(WORK TO BE COMPLETED):
State the number of lines, and only that number, in which the word "parts" appears.
──────
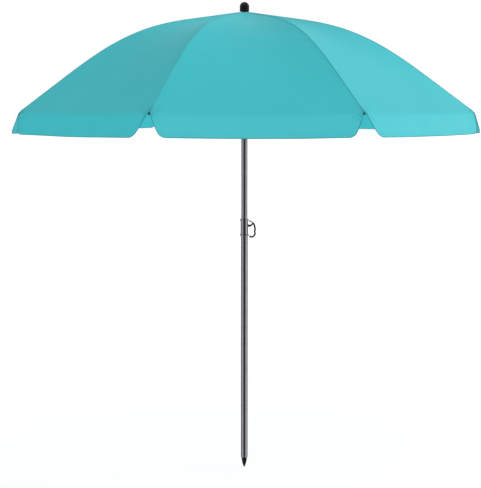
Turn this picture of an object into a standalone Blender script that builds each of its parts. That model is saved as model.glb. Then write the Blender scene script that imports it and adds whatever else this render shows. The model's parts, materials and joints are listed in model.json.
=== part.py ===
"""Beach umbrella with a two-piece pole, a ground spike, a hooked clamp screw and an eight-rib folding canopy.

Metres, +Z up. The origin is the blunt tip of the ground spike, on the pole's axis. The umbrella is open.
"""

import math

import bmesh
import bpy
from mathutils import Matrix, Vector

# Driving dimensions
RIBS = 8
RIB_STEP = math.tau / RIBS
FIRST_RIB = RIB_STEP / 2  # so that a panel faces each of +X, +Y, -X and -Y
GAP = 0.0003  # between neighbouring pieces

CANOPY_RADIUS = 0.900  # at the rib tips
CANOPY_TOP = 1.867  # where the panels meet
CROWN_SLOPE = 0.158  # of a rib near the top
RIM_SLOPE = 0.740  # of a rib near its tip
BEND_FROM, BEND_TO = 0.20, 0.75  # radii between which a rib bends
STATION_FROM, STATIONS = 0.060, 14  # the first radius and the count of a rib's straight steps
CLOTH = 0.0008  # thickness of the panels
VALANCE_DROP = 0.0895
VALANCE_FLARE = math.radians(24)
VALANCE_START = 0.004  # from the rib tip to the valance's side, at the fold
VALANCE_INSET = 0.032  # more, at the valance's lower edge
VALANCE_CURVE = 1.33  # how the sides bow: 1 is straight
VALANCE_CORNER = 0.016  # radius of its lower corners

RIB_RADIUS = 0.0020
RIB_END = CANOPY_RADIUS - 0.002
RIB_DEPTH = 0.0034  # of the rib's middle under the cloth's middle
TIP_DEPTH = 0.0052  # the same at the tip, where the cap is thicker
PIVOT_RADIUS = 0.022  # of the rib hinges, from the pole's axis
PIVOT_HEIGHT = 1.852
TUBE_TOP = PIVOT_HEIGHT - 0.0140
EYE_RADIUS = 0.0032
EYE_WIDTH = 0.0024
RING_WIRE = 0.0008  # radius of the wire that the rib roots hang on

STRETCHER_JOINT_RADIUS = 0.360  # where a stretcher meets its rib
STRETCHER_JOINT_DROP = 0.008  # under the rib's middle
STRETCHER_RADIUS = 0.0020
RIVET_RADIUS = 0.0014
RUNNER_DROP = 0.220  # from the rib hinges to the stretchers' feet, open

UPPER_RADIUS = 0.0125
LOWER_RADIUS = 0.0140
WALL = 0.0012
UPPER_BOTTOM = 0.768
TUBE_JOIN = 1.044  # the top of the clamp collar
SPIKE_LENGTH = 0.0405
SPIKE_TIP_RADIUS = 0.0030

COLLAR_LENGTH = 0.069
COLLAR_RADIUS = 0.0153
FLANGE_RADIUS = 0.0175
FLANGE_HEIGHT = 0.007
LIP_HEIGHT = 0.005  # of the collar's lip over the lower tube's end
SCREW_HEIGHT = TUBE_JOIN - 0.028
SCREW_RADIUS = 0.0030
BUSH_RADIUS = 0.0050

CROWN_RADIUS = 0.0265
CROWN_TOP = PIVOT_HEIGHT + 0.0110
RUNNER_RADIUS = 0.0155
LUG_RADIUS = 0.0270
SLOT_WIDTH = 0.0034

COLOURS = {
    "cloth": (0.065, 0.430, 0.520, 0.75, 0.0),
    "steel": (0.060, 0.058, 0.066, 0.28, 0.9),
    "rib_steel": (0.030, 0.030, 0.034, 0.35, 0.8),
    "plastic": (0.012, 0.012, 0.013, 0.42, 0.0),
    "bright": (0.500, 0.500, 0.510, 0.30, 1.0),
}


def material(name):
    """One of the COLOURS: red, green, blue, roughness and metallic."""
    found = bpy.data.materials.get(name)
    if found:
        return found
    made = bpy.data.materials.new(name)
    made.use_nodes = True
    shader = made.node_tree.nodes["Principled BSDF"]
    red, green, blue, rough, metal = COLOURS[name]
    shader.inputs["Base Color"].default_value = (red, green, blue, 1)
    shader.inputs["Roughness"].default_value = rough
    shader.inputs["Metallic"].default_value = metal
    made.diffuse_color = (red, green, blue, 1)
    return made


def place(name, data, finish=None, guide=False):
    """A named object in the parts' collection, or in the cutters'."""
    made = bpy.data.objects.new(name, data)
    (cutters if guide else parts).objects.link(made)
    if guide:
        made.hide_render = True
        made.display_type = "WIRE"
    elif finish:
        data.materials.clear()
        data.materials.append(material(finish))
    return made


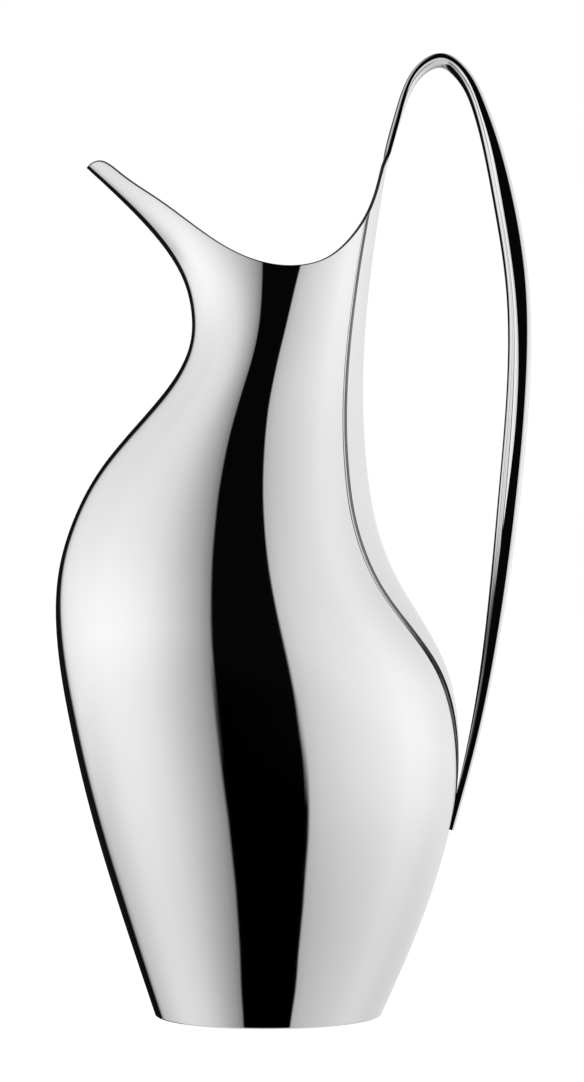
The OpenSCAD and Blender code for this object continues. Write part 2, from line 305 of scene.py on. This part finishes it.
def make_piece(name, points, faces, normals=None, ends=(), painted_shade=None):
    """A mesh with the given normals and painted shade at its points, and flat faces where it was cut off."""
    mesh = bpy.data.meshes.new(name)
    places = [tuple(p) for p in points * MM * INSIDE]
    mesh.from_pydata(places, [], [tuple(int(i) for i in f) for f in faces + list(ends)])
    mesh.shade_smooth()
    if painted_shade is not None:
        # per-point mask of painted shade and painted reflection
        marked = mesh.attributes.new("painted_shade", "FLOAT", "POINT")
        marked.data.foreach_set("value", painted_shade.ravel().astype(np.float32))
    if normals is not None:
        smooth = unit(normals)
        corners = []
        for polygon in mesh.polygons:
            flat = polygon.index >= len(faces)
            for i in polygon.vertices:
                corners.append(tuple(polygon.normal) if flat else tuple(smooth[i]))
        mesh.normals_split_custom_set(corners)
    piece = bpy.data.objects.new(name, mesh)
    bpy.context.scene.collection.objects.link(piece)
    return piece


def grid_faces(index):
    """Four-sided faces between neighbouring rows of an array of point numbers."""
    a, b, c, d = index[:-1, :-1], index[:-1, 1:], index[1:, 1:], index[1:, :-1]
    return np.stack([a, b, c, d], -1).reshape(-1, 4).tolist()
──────
(EXPECTED ANSWER):
3